» RECORD LIST
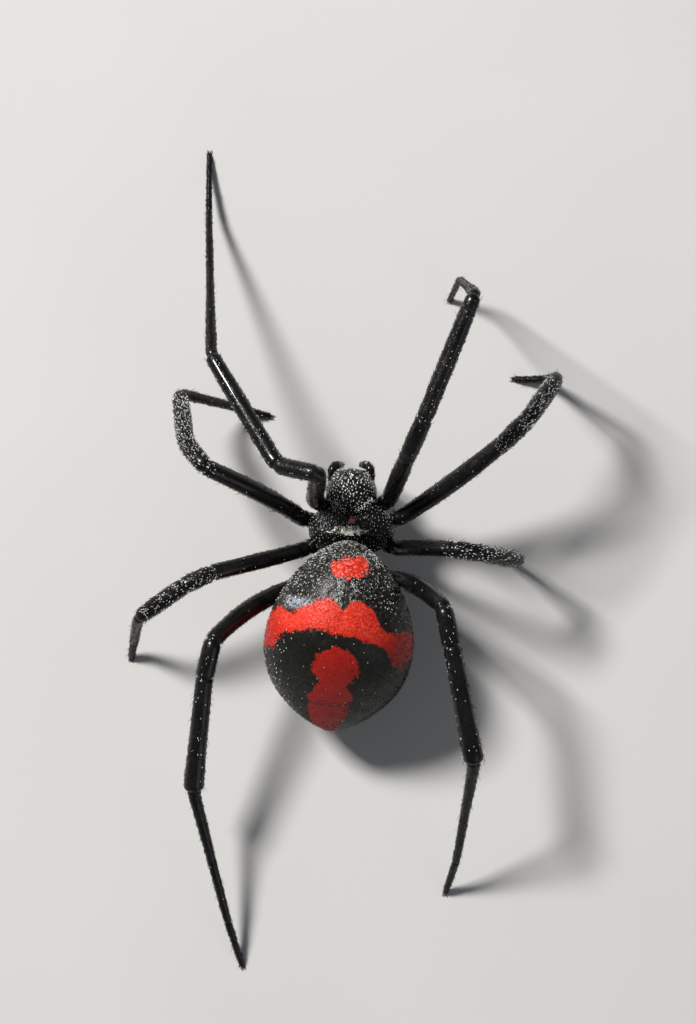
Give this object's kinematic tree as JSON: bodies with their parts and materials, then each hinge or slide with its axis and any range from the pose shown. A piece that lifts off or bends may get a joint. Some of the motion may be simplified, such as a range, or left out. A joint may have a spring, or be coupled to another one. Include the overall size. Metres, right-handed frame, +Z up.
{
  "type": "spider model",
  "caption": "Life-size still model of an adult female black widow spider, standing on all its feet with the front legs reaching ahead.",
  "frame": {"origin": "on the floor, under the middle of the whole spider's box", "axes": "+Z up from the floor, +Y the way the head points, +X the spider's right side"},
  "size_m": [0.0206, 0.039, 0.0123],
  "materials": {
    "black_shell": "glossy black cuticle with a fine grain that sparkles",
    "black_skin": "satin black skin with red markings and very short hairs; the markings are in the visual model",
    "eye_lens": "polished black lens"
  },
  "bodies": {
    "root": {"abdomen": "black_skin", "carapace": "black_shell", "chelicera_left": "black_shell", "chelicera_right": "black_shell", "coxa_left_1": "black_shell", "coxa_left_2": "black_shell", "coxa_left_3": "black_shell", "coxa_left_4": "black_shell", "coxa_right_1": "black_shell", "coxa_right_2": "black_shell", "coxa_right_3": "black_shell", "coxa_right_4": "black_shell", "eye_front_middle_left": "eye_lens", "eye_front_middle_right": "eye_lens", "eye_front_side_left": "eye_lens", "eye_front_side_right": "eye_lens", "eye_rear_middle_left": "eye_lens", "eye_rear_middle_right": "eye_lens", "eye_rear_side_left": "eye_lens", "eye_rear_side_right": "eye_lens", "femur_left_1": "black_shell", "femur_left_2": "black_shell", "femur_left_3": "black_shell", "femur_left_4": "black_shell", "femur_right_1": "black_shell", "femur_right_2": "black_shell", "femur_right_3": "black_shell", "femur_right_4": "black_shell", "foot_left_1": "black_shell", "foot_left_2": "black_shell", "foot_left_3": "black_shell", "foot_left_4": "black_shell", "foot_right_1": "black_shell", "foot_right_2": "black_shell", "foot_right_3": "black_shell", "foot_right_4": "black_shell", "palp_left": "black_shell", "palp_right": "black_shell", "patella_left_1": "black_shell", "patella_left_2": "black_shell", "patella_left_3": "black_shell", "patella_left_4": "black_shell", "patella_right_1": "black_shell", "patella_right_2": "black_shell", "patella_right_3": "black_shell", "patella_right_4": "black_shell", "pedicel": "black_skin", "spinnerets": "black_skin", "sternum": "black_shell", "tibia_left_1": "black_shell", "tibia_left_2": "black_shell", "tibia_left_3": "black_shell", "tibia_left_4": "black_shell", "tibia_right_1": "black_shell", "tibia_right_2": "black_shell", "tibia_right_3": "black_shell", "tibia_right_4": "black_shell"}
  },
  "joints": []
}
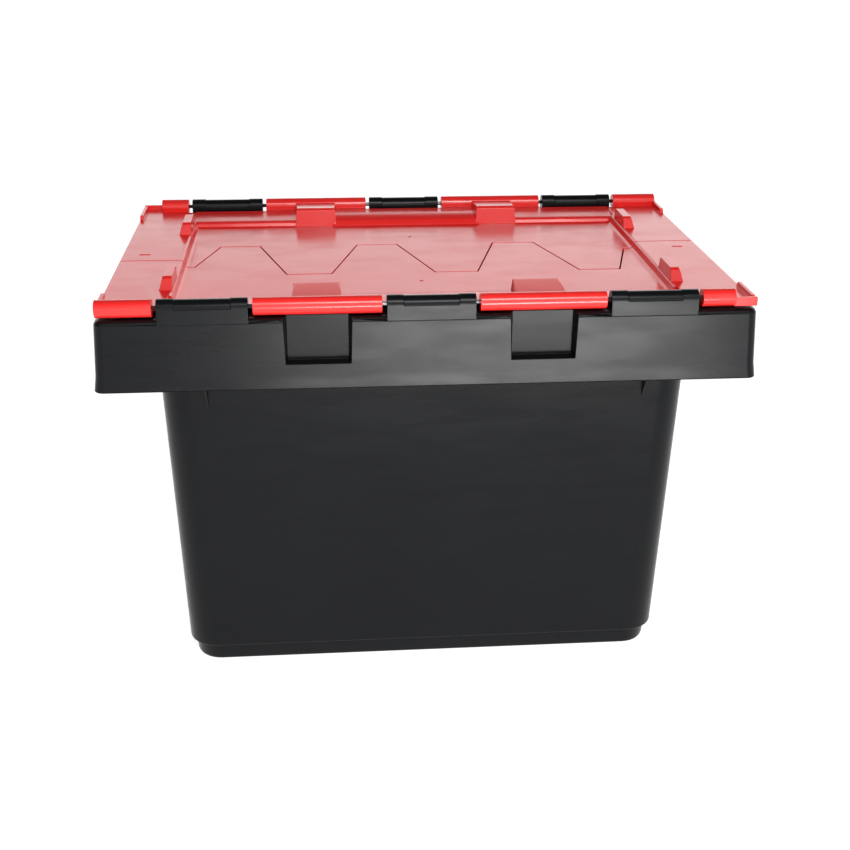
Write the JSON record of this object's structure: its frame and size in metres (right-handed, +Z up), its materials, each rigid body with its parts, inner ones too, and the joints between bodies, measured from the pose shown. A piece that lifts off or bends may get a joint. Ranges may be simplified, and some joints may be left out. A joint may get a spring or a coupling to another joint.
{
  "type": "attached lid tote",
  "caption": "Tapered nesting storage tote with a deep rim skirt and an interleaving two-flap lid on steel hinge rods along the long sides.",
  "frame": {"origin": "centre of the footprint on the floor, under the foot of the tub", "axes": "+X along the long side to the right, +Y from front to rear, +Z up"},
  "size_m": [0.6, 0.4, 0.4],
  "materials": {
    "tub_plastic": "satin black moulded polypropylene",
    "lid_plastic": "glossy red moulded polypropylene",
    "rod_steel": "plain drawn steel wire, slightly dull"
  },
  "bodies": {
    "tote": {"tub": "tub_plastic", "front_hinge_rod": "rod_steel", "rear_hinge_rod": "rod_steel"},
    "front_flap": {"front_lid_flap": "lid_plastic"},
    "rear_flap": {"rear_lid_flap": "lid_plastic"}
  },
  "joints": [
    {"name": "front_lid_hinge", "type": "hinge", "parent": "tote", "child": "front_flap", "pos_m": [0, -0.1875, 0.392], "axis": [1, 0, 0], "range_deg": [0, 231]},
    {"name": "rear_lid_hinge", "type": "hinge", "parent": "tote", "child": "rear_flap", "pos_m": [0, 0.1875, 0.392], "axis": [-1, 0, 0], "range_deg": [0, 231]}
  ]
}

» WHAT THE EXERCISE ASKS
Copy out the material above in its entirety. Every detail must match.

» ANSWER TO THE PROBLEM
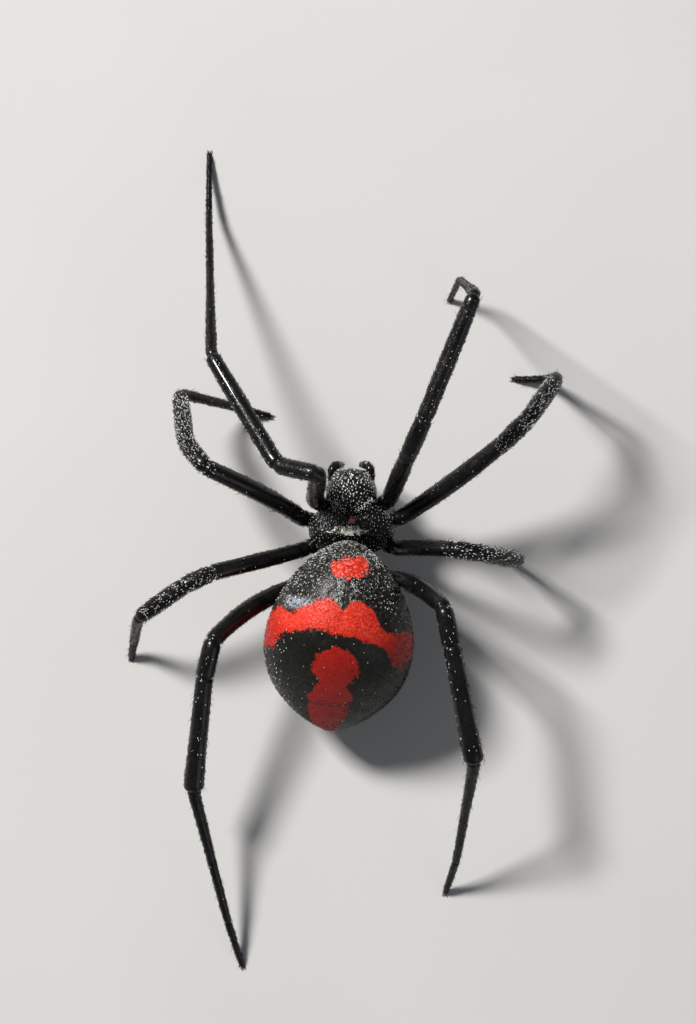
Give this object's kinematic tree as JSON: bodies with their parts and materials, then each hinge or slide with its axis and any range from the pose shown. A piece that lifts off or bends may get a joint. Some of the motion may be simplified, such as a range, or left out. A joint may have a spring, or be coupled to another one. Include the overall size. Metres, right-handed frame, +Z up.
{
  "type": "spider model",
  "caption": "Life-size still model of an adult female black widow spider, standing on all its feet with the front legs reaching ahead.",
  "frame": {"origin": "on the floor, under the middle of the whole spider's box", "axes": "+Z up from the floor, +Y the way the head points, +X the spider's right side"},
  "size_m": [0.0206, 0.039, 0.0123],
  "materials": {
    "black_shell": "glossy black cuticle with a fine grain that sparkles",
    "black_skin": "satin black skin with red markings and very short hairs; the markings are in the visual model",
    "eye_lens": "polished black lens"
  },
  "bodies": {
    "root": {"abdomen": "black_skin", "carapace": "black_shell", "chelicera_left": "black_shell", "chelicera_right": "black_shell", "coxa_left_1": "black_shell", "coxa_left_2": "black_shell", "coxa_left_3": "black_shell", "coxa_left_4": "black_shell", "coxa_right_1": "black_shell", "coxa_right_2": "black_shell", "coxa_right_3": "black_shell", "coxa_right_4": "black_shell", "eye_front_middle_left": "eye_lens", "eye_front_middle_right": "eye_lens", "eye_front_side_left": "eye_lens", "eye_front_side_right": "eye_lens", "eye_rear_middle_left": "eye_lens", "eye_rear_middle_right": "eye_lens", "eye_rear_side_left": "eye_lens", "eye_rear_side_right": "eye_lens", "femur_left_1": "black_shell", "femur_left_2": "black_shell", "femur_left_3": "black_shell", "femur_left_4": "black_shell", "femur_right_1": "black_shell", "femur_right_2": "black_shell", "femur_right_3": "black_shell", "femur_right_4": "black_shell", "foot_left_1": "black_shell", "foot_left_2": "black_shell", "foot_left_3": "black_shell", "foot_left_4": "black_shell", "foot_right_1": "black_shell", "foot_right_2": "black_shell", "foot_right_3": "black_shell", "foot_right_4": "black_shell", "palp_left": "black_shell", "palp_right": "black_shell", "patella_left_1": "black_shell", "patella_left_2": "black_shell", "patella_left_3": "black_shell", "patella_left_4": "black_shell", "patella_right_1": "black_shell", "patella_right_2": "black_shell", "patella_right_3": "black_shell", "patella_right_4": "black_shell", "pedicel": "black_skin", "spinnerets": "black_skin", "sternum": "black_shell", "tibia_left_1": "black_shell", "tibia_left_2": "black_shell", "tibia_left_3": "black_shell", "tibia_left_4": "black_shell", "tibia_right_1": "black_shell", "tibia_right_2": "black_shell", "tibia_right_3": "black_shell", "tibia_right_4": "black_shell"}
  },
  "joints": []
}
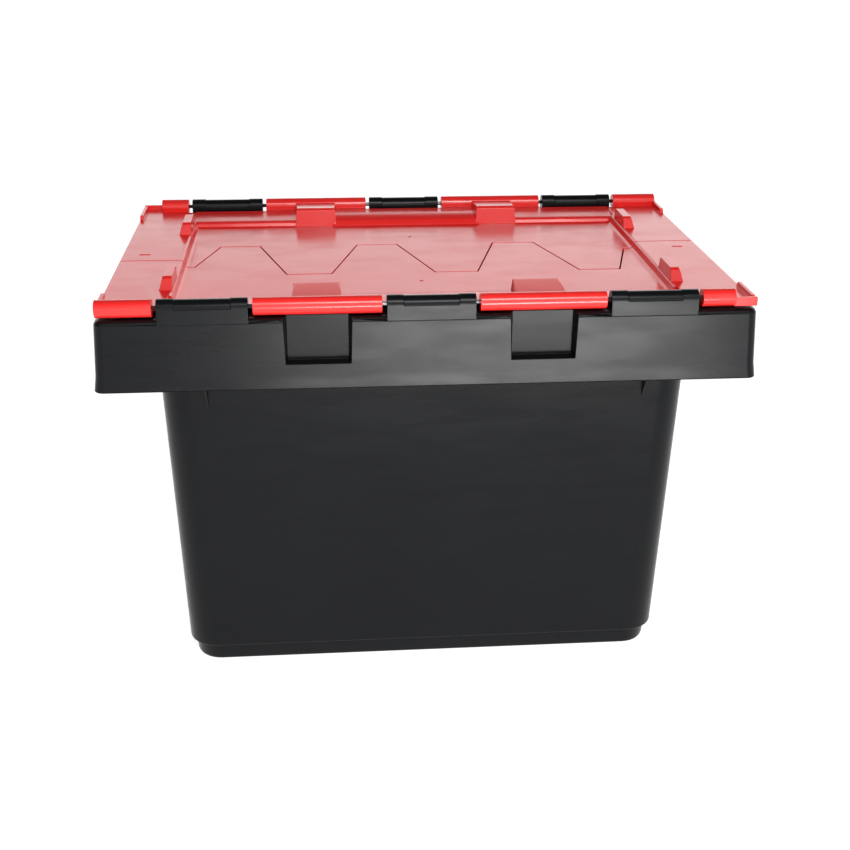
Write the JSON record of this object's structure: its frame and size in metres (right-handed, +Z up), its materials, each rigid body with its parts, inner ones too, and the joints between bodies, measured from the pose shown. A piece that lifts off or bends may get a joint. Ranges may be simplified, and some joints may be left out. A joint may get a spring or a coupling to another joint.
{
  "type": "attached lid tote",
  "caption": "Tapered nesting storage tote with a deep rim skirt and an interleaving two-flap lid on steel hinge rods along the long sides.",
  "frame": {"origin": "centre of the footprint on the floor, under the foot of the tub", "axes": "+X along the long side to the right, +Y from front to rear, +Z up"},
  "size_m": [0.6, 0.4, 0.4],
  "materials": {
    "tub_plastic": "satin black moulded polypropylene",
    "lid_plastic": "glossy red moulded polypropylene",
    "rod_steel": "plain drawn steel wire, slightly dull"
  },
  "bodies": {
    "tote": {"tub": "tub_plastic", "front_hinge_rod": "rod_steel", "rear_hinge_rod": "rod_steel"},
    "front_flap": {"front_lid_flap": "lid_plastic"},
    "rear_flap": {"rear_lid_flap": "lid_plastic"}
  },
  "joints": [
    {"name": "front_lid_hinge", "type": "hinge", "parent": "tote", "child": "front_flap", "pos_m": [0, -0.1875, 0.392], "axis": [1, 0, 0], "range_deg": [0, 231]},
    {"name": "rear_lid_hinge", "type": "hinge", "parent": "tote", "child": "rear_flap", "pos_m": [0, 0.1875, 0.392], "axis": [-1, 0, 0], "range_deg": [0, 231]}
  ]
}